Vaak wordt het begin van spiritueel bewustzijn vergeleken met ontwaken uit een droom, maar in mijn geval vonden de eerste tekenen van ontwaken plaats in een droom. Op een nacht, nadat ik toch al de hele dag in het donker had doorgebracht om foto afdrukken te maken in mijn donkere kamer, droomde ik dat ik met een kleine boot op een uitgestrekte oceaan roeide. De lucht en de zee leken bijna dezelfde grijstint, zodat ik geen duidelijke horizonlijn zag. Het was alsof je in een enorme, oneindige wereldbol zonder eigenschappen zat. In de paradoxale droomtaal keek ik niet naar achteren zoals men normaal roeit, maar naar de zee, kijkend in de oneindigheid. Ik voelde me gedwongen om mijn hoofd te draaien om te zien wat er achter me was. Daar, niet zo ver weg, maar snel achteruitgaand, was een landtong, een hoge, afbrokkelende klif met op de rand ervan een oud gebouw. Dat bouwwerk was heel groot, enorm, en het was aan het vergaan. De vloer, muren en daken stonden op instorten en het gebouw stond alleen maar overeind dankzij een complex systeem van steunberen en planken dat overal was aangebracht en dat zich uitstrekte tot op de eroderende kliffen. Nog in de droom wist ik meteen dat ik naar het ego keek, een structuur die altijd dreigt in te storten, en dat ik het achter me liet. Geen onderhoudswerk meer – laat het gewoon gaan en roei weg de uitgestrektheid in. Ik werd helemaal stomverbaasd wakker. De hele ervaring was zo aanschouwelijk geweest, zo onmiskenbaar zowel een boodschap als een verklaring van mijn werkelijke situatie. Ik had nog nooit zo’n droom gehad en sindsdien nooit meer. Later die dag kwam Catanya, mijn vrouw, thuis en vond me naakt op de keukenvloer zitten, met gesloten ogen, onbedaarlijk lachend.

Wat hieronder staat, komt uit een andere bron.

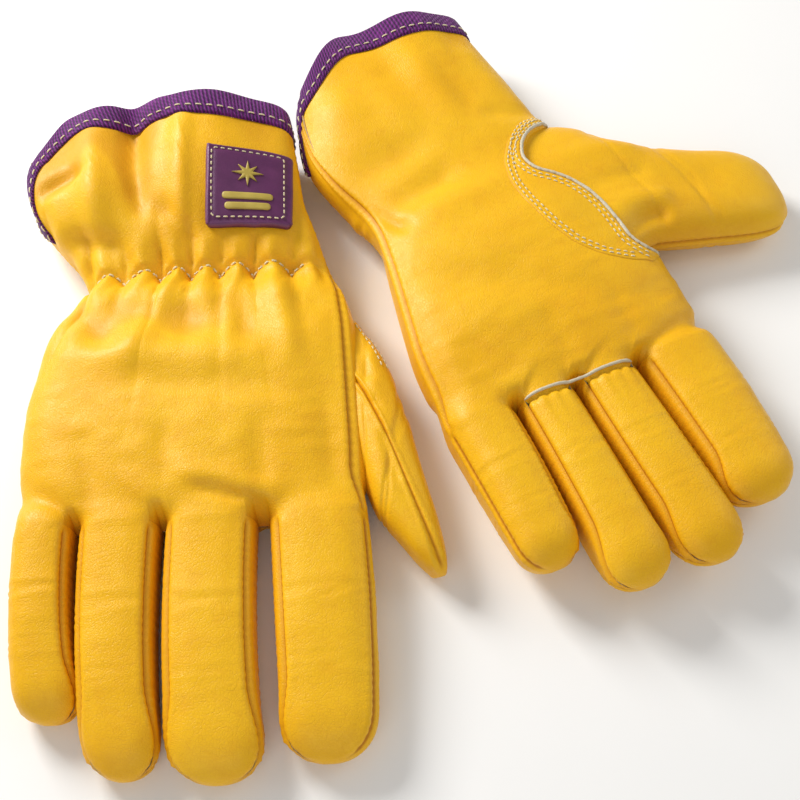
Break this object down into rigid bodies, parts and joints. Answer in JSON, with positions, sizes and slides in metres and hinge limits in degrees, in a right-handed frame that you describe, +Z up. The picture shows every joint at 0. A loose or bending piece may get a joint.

Kort daarna, in het gezelschap van Walter (Chappel), besefte ik met plotselinge duidelijkheid wat ik ben, wat wij allemaal zijn – alles wat geen ego is. Mijn zoeken stopte, de valse dualiteit van zelf/ander verdween, en ik zag de dingen zoals ze zijn voor het eerst in mijn leven – of in ieder geval voor het eerst sinds mijn vroege jeugd. Mijn dankbaarheid voor de hulp van Walter is mateloos. Een spirituele leraar is een vriend, ja, maar meer dan een vriend. Walter, je leeft voor altijd in mijn hart. (…..)
Ontwaken houdt nooit op. Verlichting is een proces, geen bestemming. Eerlijk gezegd was ik lang voordat ik Robert ooit had ontmoet, ontwaakt tot mijn ware toestand, maar dat was nog niet het einde van alles, wat eigenlijk de kern van dit verhaal is. Ontwaken is geen verworvenheid, maar een stroom, een moment na moment wegsmelten van illusie. Verlichting is geen nieuw gezichtspunt, maar de ontbinding op elk moment van een gewoon gezichtspunt of identiteit, inclusief de identiteit die ‘leraar’ wordt genoemd. In werkelijkheid ben ik geen leraar van non-dualiteit, welke rol een dualiteit impliceert: leraar/leerling, maar een ervaring ervan, een belijder ervan. In feite kan niemand iemand anders wakker maken. Het gebeurt gewoon wanneer het gebeurt. Het beste wat een “leraar” kan doen, is laten zien, niet vertellen. Non-dualiteit is van niemand. Het is niets dat ik kan uitleggen. Ik ben dat. Dat zijn we allemaal als we het maar wisten. Ik veronderstel dat Walter zich altijd heeft voorgesteld dat dit zou gebeuren, net zoals het voor hem gebeurde nadat hij Willem had ontmoet, en voor Willem toen hij Gurdjieff ontmoette. Dit bewustzijn blijft leven terwijl het overgaat van levend persoon naar levend persoon op een manier die ons bevattingsvermogen te boven gaat. Het wiel draait en wij, de levenden, bezetten de plaatsen van degenen die ervoor kwamen.